Through the years, dozens of men and women learned about cars from Ron, tinkering in the garage and listening intently as the experienced mechanic showed them exactly how he did each step.
There were those who learned how to drive from Ron, others who learned a trade that fueled their career.
He was a great teacher, his family said, due in large part to his unwavering patience.
When Dan Perkins was learning to prepare a car for a paint job in the garage, his father stood quietly watching behind him while Dan repeatedly asked, “How’s that Dad?”
First there wasn’t enough putty, then too much. By the time Dan had asked a third time what his father thought, he lost his temper, grabbed a hammer and slammed it into the car’s fender.
“Well,” his father calmly said in response to his son’s outburst. “Now you’ve got to fix that too.”
“He’d never get mad, never yelled,” Dan said. “He’d just walk away.”
Dan learned a strong work ethic from his father, as he started working in the garage when he was 10 years old and earning $0.50 an hour. By the time he was 14, he’d painted his first car.

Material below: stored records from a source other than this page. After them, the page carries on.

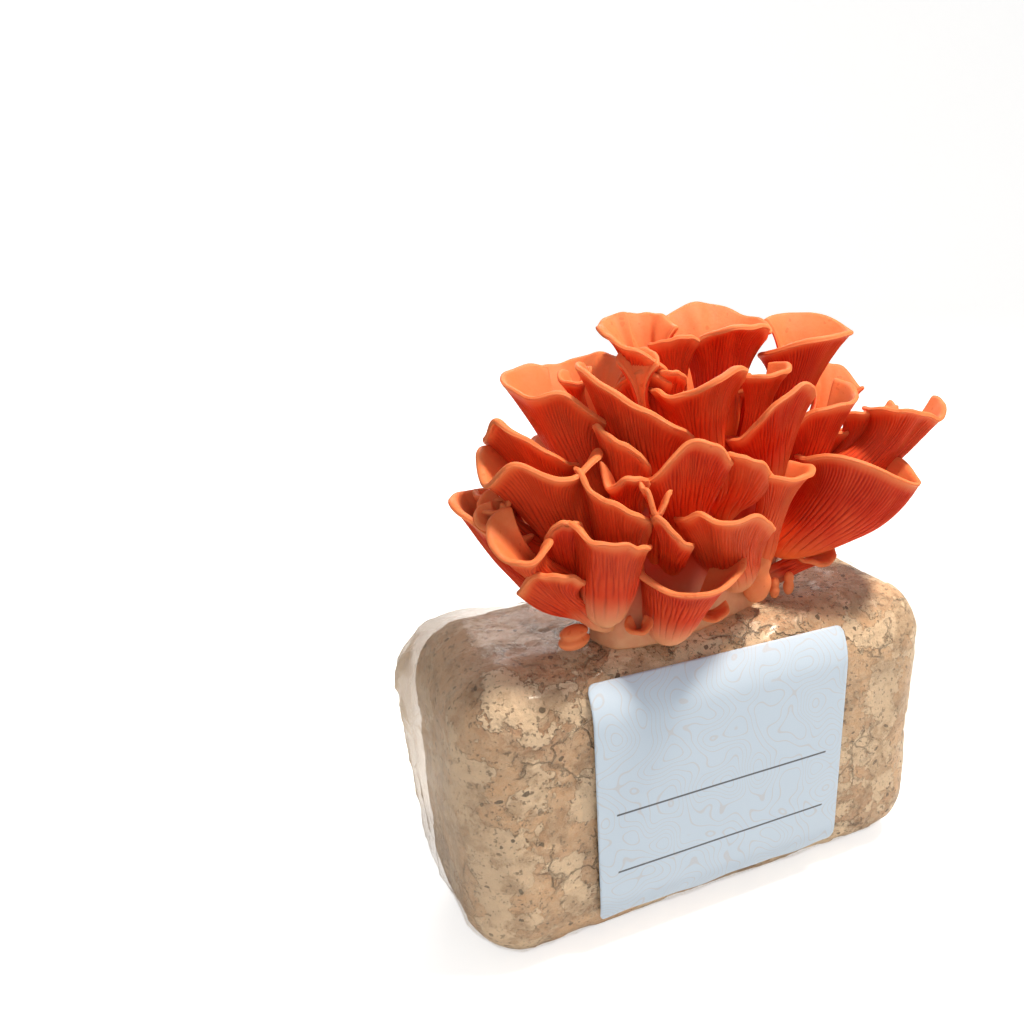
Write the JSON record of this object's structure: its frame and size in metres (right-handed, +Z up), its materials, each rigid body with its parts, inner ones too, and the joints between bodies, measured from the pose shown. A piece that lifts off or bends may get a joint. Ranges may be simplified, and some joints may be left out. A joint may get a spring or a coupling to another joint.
{
  "type": "mushroom grow kit",
  "caption": "Bag-wrapped sawdust block lying on its long side, with a paper label and a bouquet of pink oyster mushrooms growing from a cut in its top.",
  "frame": {"origin": "the middle of the block's flat underside", "axes": "+Z up; +X along the block towards its squared end; the label and most of the gills face -Y"},
  "size_m": [0.2251, 0.1097, 0.2338],
  "materials": {
    "film": "thin clear plastic film, slightly milky and wrinkled",
    "mycelium": "damp sawdust bound by cream mycelium, mottled and cracked",
    "paper": "pale blue uncoated label paper",
    "flesh": "matte coral mushroom flesh with fine gills",
    "foot": "paler matte mushroom flesh"
  },
  "bodies": {
    "root": {"substrate_block": "mycelium", "grow_bag": "film", "paper_label": "paper", "cluster_foot": "foot", "bud_left": "flesh", "pin_front": "flesh", "pin_right": "flesh", "cap_front_bowl": "flesh", "cap_front_middle": "flesh", "cap_front_left": "flesh", "cap_low_left": "flesh", "cap_low_middle": "flesh", "cap_tube": "flesh", "cap_right_big": "flesh", "cap_right_under": "flesh", "cap_centre": "flesh", "cap_centre_right": "flesh", "cap_third_row": "flesh", "cap_left_middle": "flesh", "cap_far_left": "flesh", "cap_curl": "flesh", "cap_second_row": "flesh", "cap_left_small": "flesh", "cap_left_upper": "flesh", "cap_slanted": "flesh", "cap_upper_middle": "flesh", "cap_upper_small": "flesh", "cap_right_fan": "flesh", "cap_right_middle": "flesh", "cap_far_right": "flesh", "cap_top_right": "flesh", "cap_top_middle": "flesh", "cap_top_left": "flesh", "cap_tucked_left": "flesh", "cap_tucked_low": "flesh", "cap_behind_left": "flesh", "cap_behind_middle": "flesh", "cap_behind_slanted": "flesh", "cap_back_far_left": "flesh", "cap_back_left": "flesh", "cap_back_middle": "flesh", "cap_back_right": "flesh", "cap_back_far_right": "flesh", "cap_back_upper_left": "flesh", "cap_back_upper_middle": "flesh", "cap_back_upper_right": "flesh", "cap_back_end": "flesh", "cap_back_top": "flesh"}
  },
  "joints": []
}
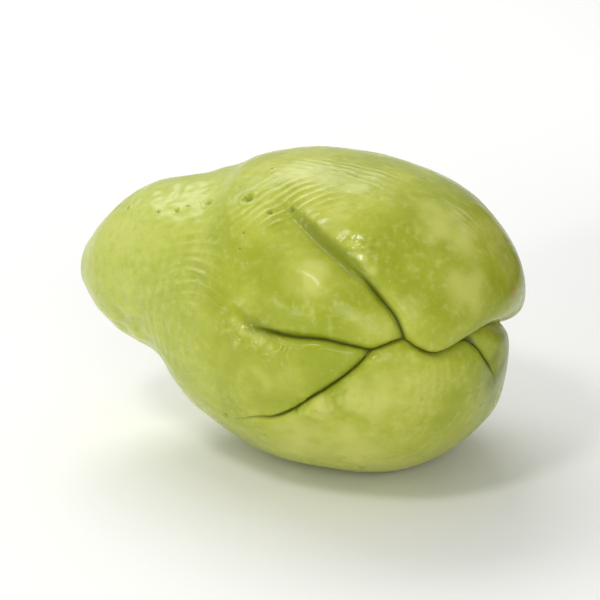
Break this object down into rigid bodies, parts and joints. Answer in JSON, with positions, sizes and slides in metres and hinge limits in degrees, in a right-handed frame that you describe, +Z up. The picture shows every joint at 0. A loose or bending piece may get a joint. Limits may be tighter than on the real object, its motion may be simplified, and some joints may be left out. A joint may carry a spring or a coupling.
{
  "type": "chayote squash",
  "caption": "Whole chayote squash lying on its side: pear-shaped fruit, puckered into folded lobes round a mouth at the blossom end.",
  "frame": {"origin": "on the resting surface, under the middle of the fruit's outline seen from above", "axes": "+X along the fruit towards the blossom end with the folded mouth, +Z up"},
  "size_m": [0.1198, 0.0882, 0.0823],
  "materials": {
    "skin": "satin"
  },
  "bodies": {
    "root": {"fruit": "skin"}
  },
  "joints": []
}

“He taught me everything,” Dan said.
‘He believed in me’
Another person who benefited from Ron’s wisdom was Robert Sulkowski. During his teenage years, Sulkowski, who has cerebral palsy, was a foster child at the Perkins’s home. They welcomed him back to live at the family’s Windsor home for a few years after college as well, he said, “out of the grace of their hearts.”
One of Sulkowski’s goals was to earn a driver’s license. No one thought he could do it, he said, except Ron.

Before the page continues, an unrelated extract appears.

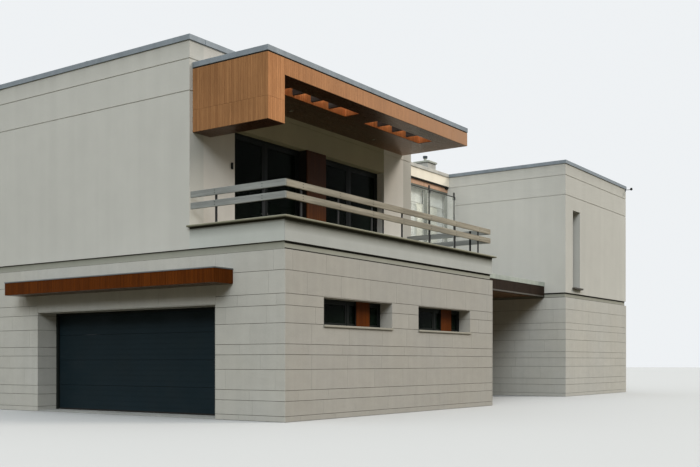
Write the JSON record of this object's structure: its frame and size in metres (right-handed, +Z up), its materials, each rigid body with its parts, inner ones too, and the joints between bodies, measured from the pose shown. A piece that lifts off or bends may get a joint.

“Nobody else thought I could ever drive a car,” Sulkowski said. “He believed in me enough that we got it done.”
Sulkowksi found a kindred spirit in Ron’s laid back, nonchalant attitude. When he was in the garage watching Ron work on cars, Sulkowksi said Ron “was very good at explaining everything he was doing,” and he was never in a hurry.
The same was true of teaching Sulkowski how to drive.

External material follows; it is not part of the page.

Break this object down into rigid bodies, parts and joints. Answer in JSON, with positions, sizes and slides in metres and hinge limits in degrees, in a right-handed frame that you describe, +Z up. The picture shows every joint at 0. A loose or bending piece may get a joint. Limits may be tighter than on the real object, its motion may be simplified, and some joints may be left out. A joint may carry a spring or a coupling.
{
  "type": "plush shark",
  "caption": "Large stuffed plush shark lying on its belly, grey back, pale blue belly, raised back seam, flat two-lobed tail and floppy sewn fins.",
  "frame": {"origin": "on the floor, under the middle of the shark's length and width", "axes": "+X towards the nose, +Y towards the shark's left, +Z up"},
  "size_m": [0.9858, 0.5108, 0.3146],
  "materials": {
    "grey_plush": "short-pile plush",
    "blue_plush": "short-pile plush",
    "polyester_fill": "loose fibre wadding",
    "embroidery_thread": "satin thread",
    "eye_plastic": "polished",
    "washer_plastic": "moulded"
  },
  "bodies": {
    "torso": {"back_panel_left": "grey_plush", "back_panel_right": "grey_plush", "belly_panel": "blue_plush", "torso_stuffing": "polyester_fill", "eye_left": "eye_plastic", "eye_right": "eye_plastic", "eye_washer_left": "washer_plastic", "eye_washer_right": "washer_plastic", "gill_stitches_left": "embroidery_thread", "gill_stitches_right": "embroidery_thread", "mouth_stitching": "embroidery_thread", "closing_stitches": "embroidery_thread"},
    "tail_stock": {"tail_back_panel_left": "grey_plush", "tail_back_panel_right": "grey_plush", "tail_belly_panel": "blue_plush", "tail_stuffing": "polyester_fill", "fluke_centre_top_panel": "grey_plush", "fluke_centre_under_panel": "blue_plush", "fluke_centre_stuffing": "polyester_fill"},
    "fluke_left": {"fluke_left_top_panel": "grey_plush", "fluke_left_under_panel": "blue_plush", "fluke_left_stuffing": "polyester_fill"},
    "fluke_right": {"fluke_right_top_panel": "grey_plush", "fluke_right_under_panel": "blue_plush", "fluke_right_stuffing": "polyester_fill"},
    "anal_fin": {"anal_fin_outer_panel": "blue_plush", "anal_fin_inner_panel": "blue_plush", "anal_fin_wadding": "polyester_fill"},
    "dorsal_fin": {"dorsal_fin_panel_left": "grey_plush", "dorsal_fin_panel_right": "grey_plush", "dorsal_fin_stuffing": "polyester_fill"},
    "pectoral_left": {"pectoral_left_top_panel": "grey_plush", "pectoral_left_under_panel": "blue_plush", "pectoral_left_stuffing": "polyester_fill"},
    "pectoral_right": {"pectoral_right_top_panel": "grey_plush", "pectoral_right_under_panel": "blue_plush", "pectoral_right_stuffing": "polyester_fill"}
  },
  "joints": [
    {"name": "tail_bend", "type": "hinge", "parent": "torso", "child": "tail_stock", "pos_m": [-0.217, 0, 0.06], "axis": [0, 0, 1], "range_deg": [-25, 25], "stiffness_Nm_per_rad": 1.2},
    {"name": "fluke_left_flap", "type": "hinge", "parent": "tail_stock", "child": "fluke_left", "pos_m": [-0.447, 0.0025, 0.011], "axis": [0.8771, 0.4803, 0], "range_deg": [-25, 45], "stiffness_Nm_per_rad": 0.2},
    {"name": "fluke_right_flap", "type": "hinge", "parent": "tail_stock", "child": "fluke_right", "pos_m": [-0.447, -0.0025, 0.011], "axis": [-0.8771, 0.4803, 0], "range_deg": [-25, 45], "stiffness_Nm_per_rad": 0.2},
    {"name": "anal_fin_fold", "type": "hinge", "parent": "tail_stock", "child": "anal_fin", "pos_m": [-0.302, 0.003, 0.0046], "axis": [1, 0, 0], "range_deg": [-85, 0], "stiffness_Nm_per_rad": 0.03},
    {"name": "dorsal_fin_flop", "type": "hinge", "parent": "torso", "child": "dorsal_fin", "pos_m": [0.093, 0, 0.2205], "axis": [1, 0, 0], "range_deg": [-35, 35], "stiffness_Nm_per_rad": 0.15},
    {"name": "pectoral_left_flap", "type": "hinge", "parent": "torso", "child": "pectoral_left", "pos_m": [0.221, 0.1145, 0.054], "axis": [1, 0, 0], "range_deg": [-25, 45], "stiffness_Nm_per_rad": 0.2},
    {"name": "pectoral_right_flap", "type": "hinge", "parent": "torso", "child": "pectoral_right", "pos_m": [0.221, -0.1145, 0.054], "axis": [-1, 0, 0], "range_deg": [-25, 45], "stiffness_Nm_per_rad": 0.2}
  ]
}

The pair often took Friday night trips in a 1991 Oldsmobile to the local convenience store about 30 minutes away, talking about everything. Sulkowski had his learner’s permit at the time, but he said the trips meant a lot more to him than gaining driving experience.
“It was the ride, the conversation,” he said. “We’d talk about everything, you name it. It was almost like a father-son kind of thing. That honestly was what meant the most to me.”
Sulkowski earned his driver’s license, and the achievement was as treasured as the time spent out in the garage with Dan and Ron, toiling away the hours after dinner watching Ron fix up and fine tune the cars he had out there.
“I learned more in that garage than I did anywhere else,” Sulkowski said. “He was a good man and he deserves to be honored in the way that he should.”
Ronald Thomas Perkins is survived by his wife of 57 years, Sharon Brenchley Perkins; his children, Diana (Michael Mosher) Hayes of Endicott, Daniel (Mary Canfield) Perkins of West Windsor, Doreen (Hamilton) Cadwell of Whitney Point; his grandchildren, Jason (Cari), Kyle (Danielle), Rachel, Melissa (Matt), Corey and Ryan; seven great grandchildren, Carmin, Alexis, Jordis, Anna, Logan, Tyler and Ethan; his brother, John (Kathy) Perkins of Vestal, their children Stacy and Brian; sister-in-law, Sylvia (John) Battista of Harpursville and their children, Jeremiah, Jesse and Patrick; son-in-law, Donald Hayes; daughter-in-law, Anita (Andy) Survila; many nieces, nephews, cousins and many pets.